**GIVEN REQUEST**
Every line below should be repeated exactly.

**DATASET EXTRACT**

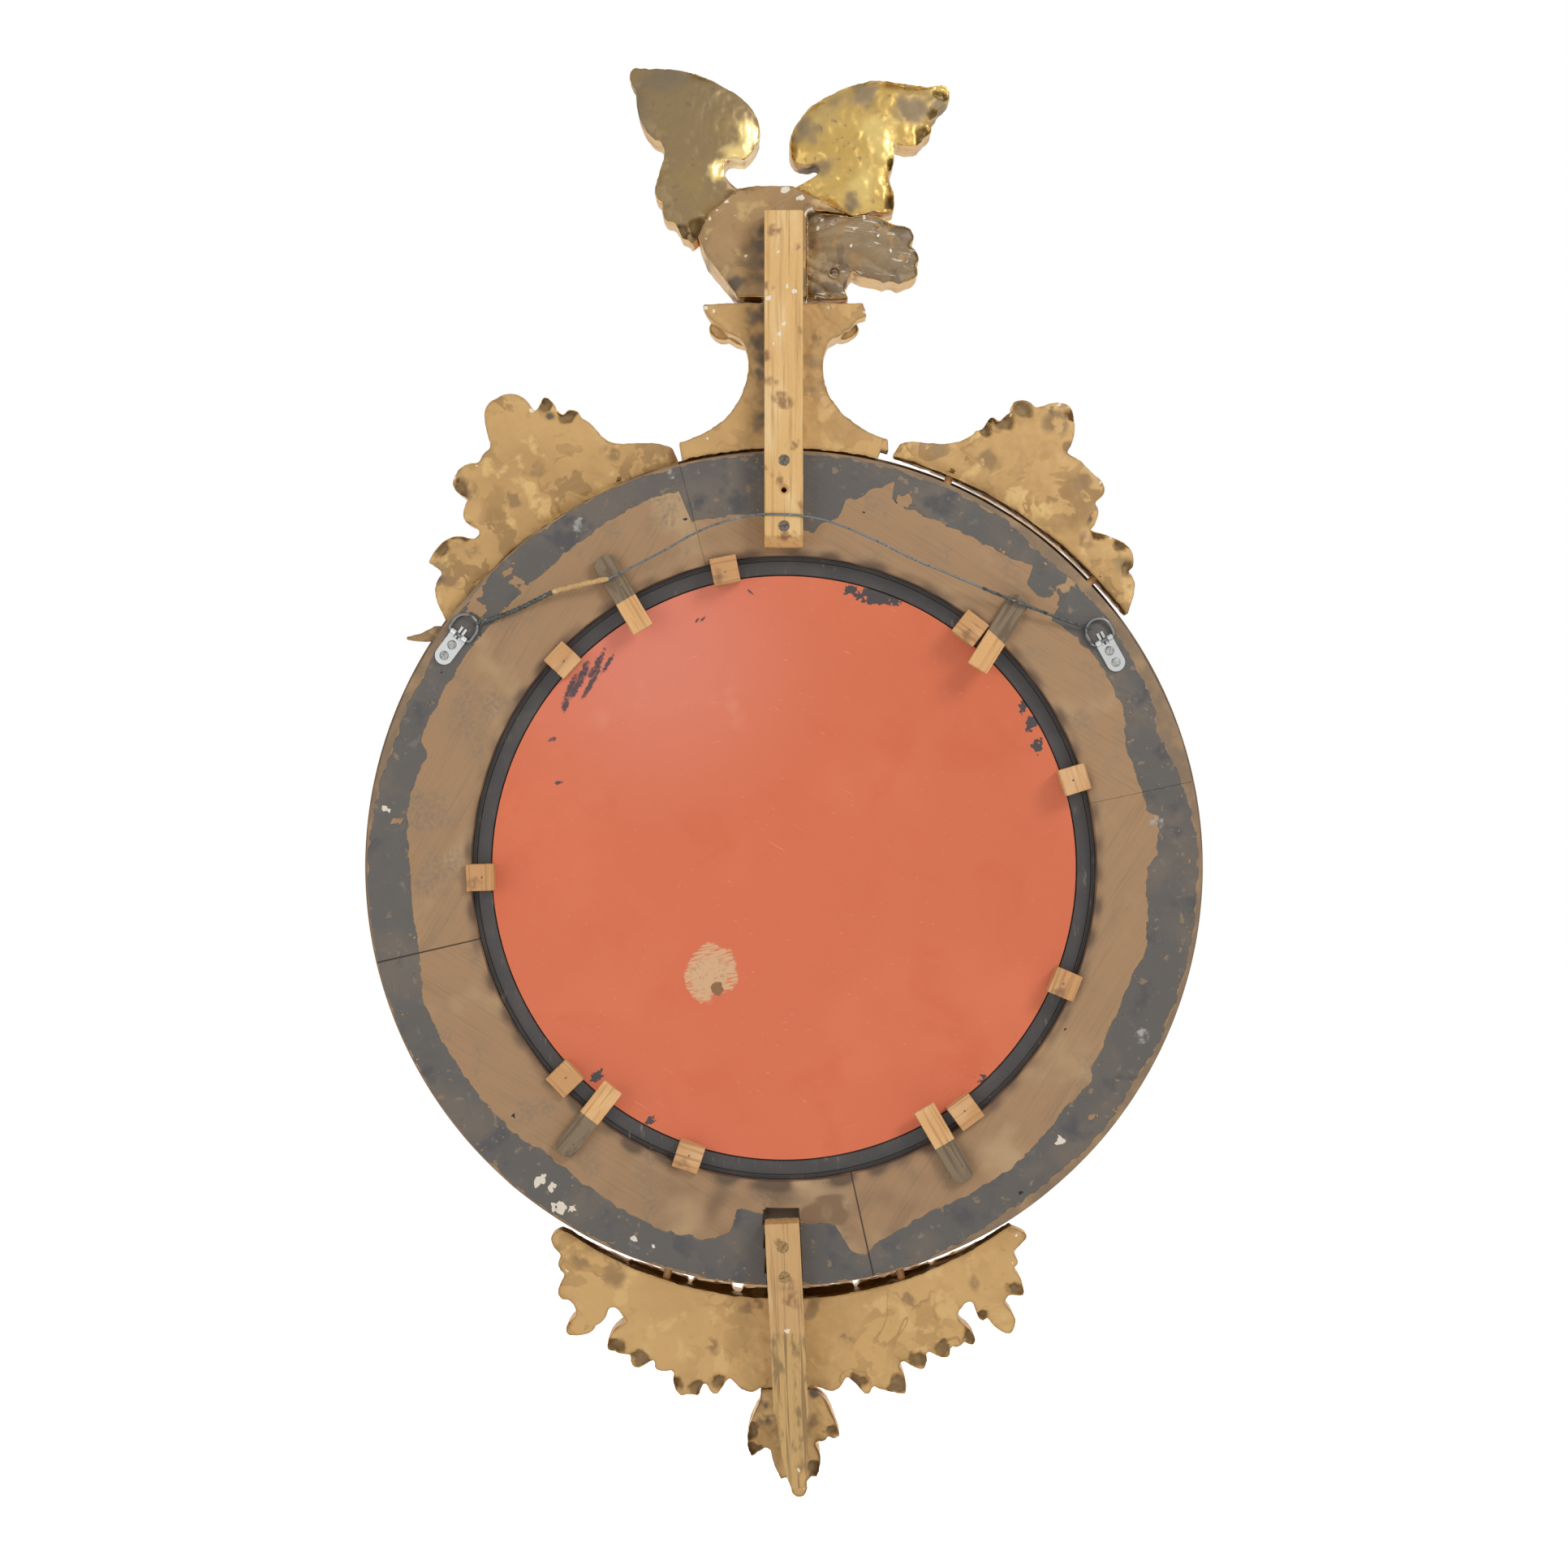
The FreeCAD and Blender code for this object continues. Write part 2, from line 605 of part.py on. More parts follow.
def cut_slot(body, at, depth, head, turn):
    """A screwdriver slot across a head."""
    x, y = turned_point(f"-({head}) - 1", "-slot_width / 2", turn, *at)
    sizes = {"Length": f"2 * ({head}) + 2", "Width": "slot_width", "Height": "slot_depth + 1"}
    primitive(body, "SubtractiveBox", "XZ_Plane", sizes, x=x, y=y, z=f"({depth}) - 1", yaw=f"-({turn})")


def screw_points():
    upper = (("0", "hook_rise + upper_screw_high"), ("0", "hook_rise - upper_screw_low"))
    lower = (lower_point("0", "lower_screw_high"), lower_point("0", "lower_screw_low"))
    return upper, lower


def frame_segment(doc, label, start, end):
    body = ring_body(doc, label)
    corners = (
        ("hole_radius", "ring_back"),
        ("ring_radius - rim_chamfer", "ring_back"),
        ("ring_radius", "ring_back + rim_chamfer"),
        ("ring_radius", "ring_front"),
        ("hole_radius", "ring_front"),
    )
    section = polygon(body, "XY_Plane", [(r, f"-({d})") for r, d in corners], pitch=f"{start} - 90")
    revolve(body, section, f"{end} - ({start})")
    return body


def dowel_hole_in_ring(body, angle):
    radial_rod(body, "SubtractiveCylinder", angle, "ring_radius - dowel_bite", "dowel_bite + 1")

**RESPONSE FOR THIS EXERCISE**
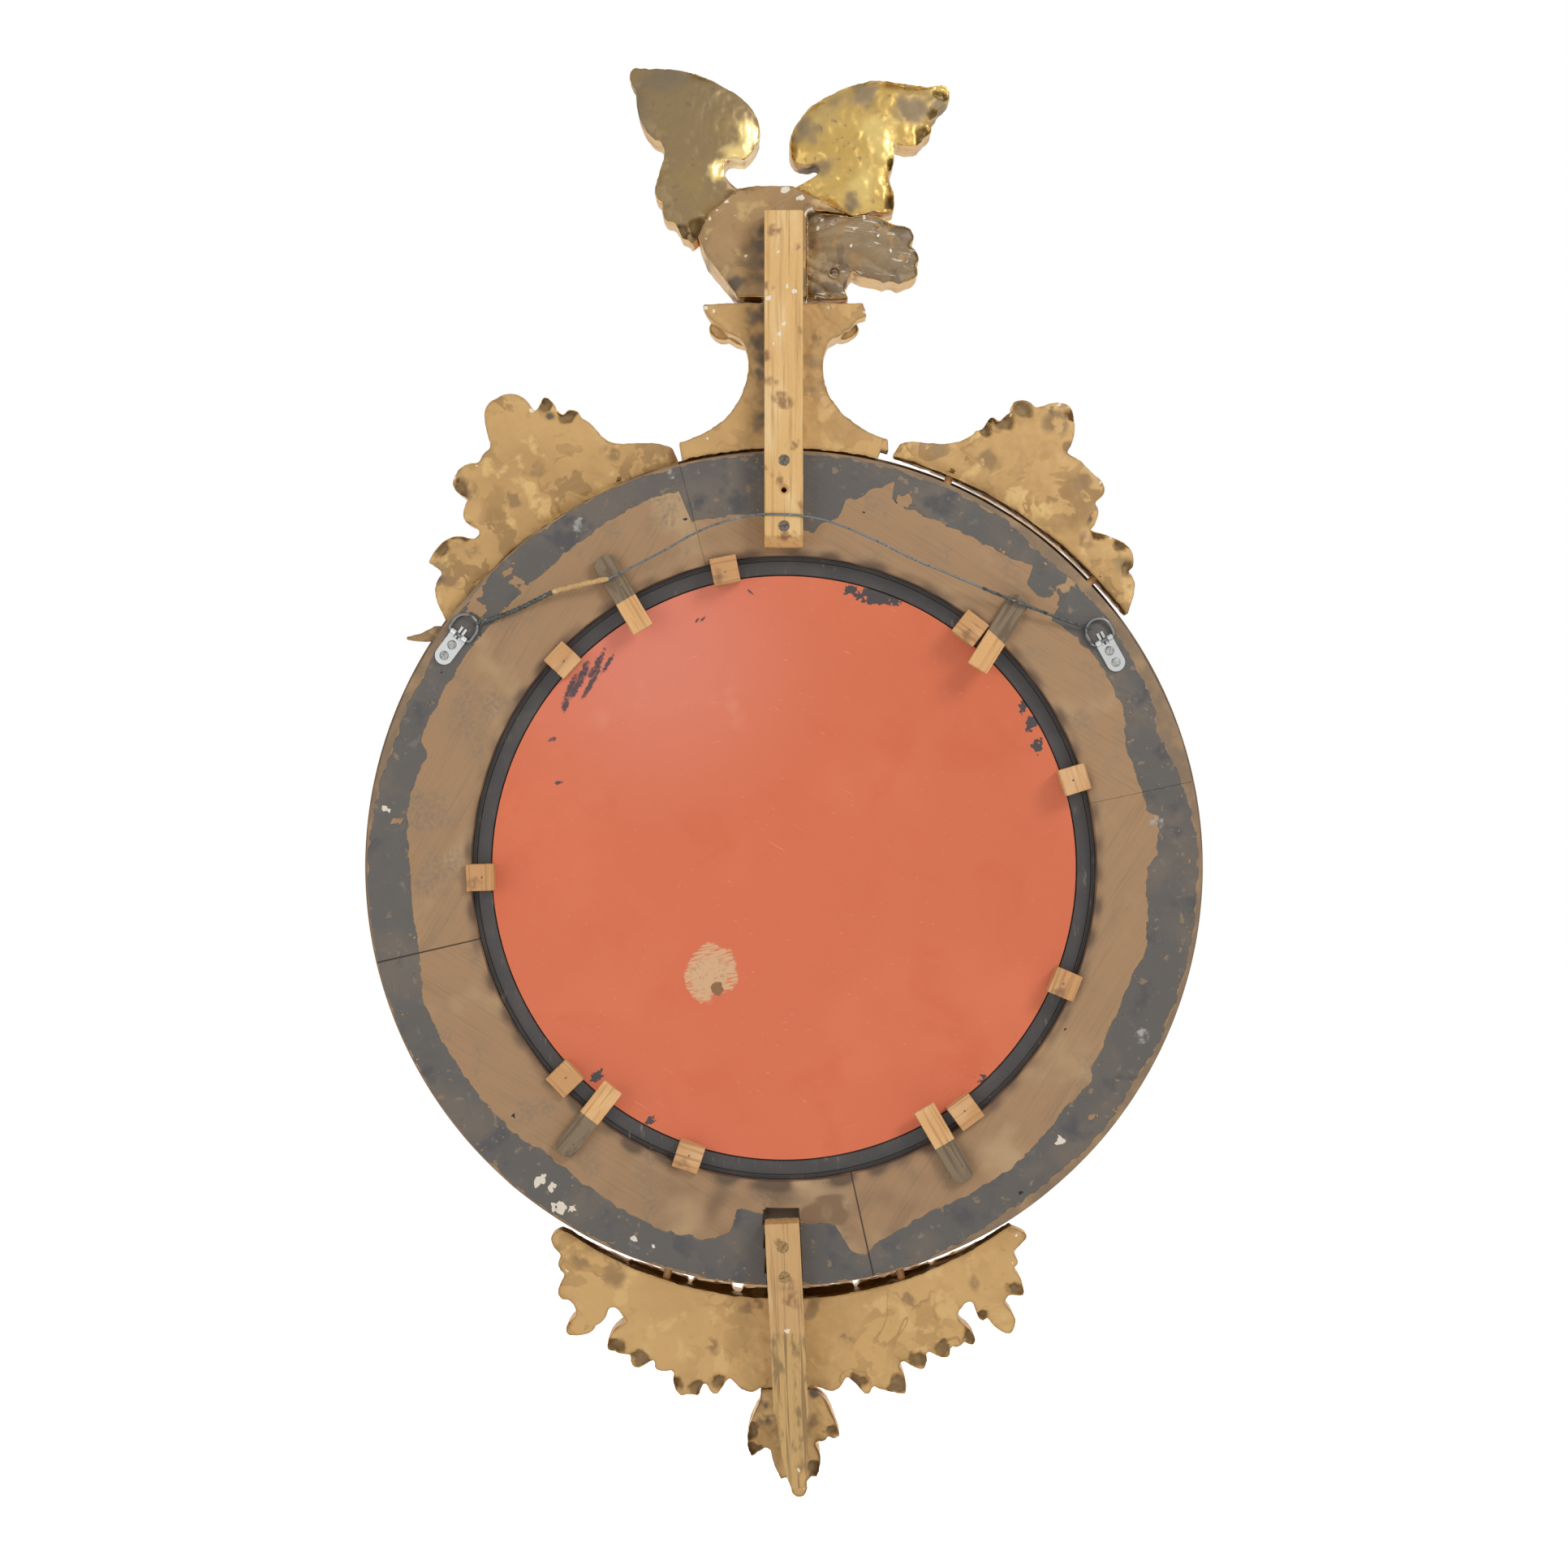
The FreeCAD and Blender code for this object continues. Write part 2, from line 605 of part.py on. More parts follow.
def cut_slot(body, at, depth, head, turn):
    """A screwdriver slot across a head."""
    x, y = turned_point(f"-({head}) - 1", "-slot_width / 2", turn, *at)
    sizes = {"Length": f"2 * ({head}) + 2", "Width": "slot_width", "Height": "slot_depth + 1"}
    primitive(body, "SubtractiveBox", "XZ_Plane", sizes, x=x, y=y, z=f"({depth}) - 1", yaw=f"-({turn})")


def screw_points():
    upper = (("0", "hook_rise + upper_screw_high"), ("0", "hook_rise - upper_screw_low"))
    lower = (lower_point("0", "lower_screw_high"), lower_point("0", "lower_screw_low"))
    return upper, lower


def frame_segment(doc, label, start, end):
    body = ring_body(doc, label)
    corners = (
        ("hole_radius", "ring_back"),
        ("ring_radius - rim_chamfer", "ring_back"),
        ("ring_radius", "ring_back + rim_chamfer"),
        ("ring_radius", "ring_front"),
        ("hole_radius", "ring_front"),
    )
    section = polygon(body, "XY_Plane", [(r, f"-({d})") for r, d in corners], pitch=f"{start} - 90")
    revolve(body, section, f"{end} - ({start})")
    return body


def dowel_hole_in_ring(body, angle):
    radial_rod(body, "SubtractiveCylinder", angle, "ring_radius - dowel_bite", "dowel_bite + 1")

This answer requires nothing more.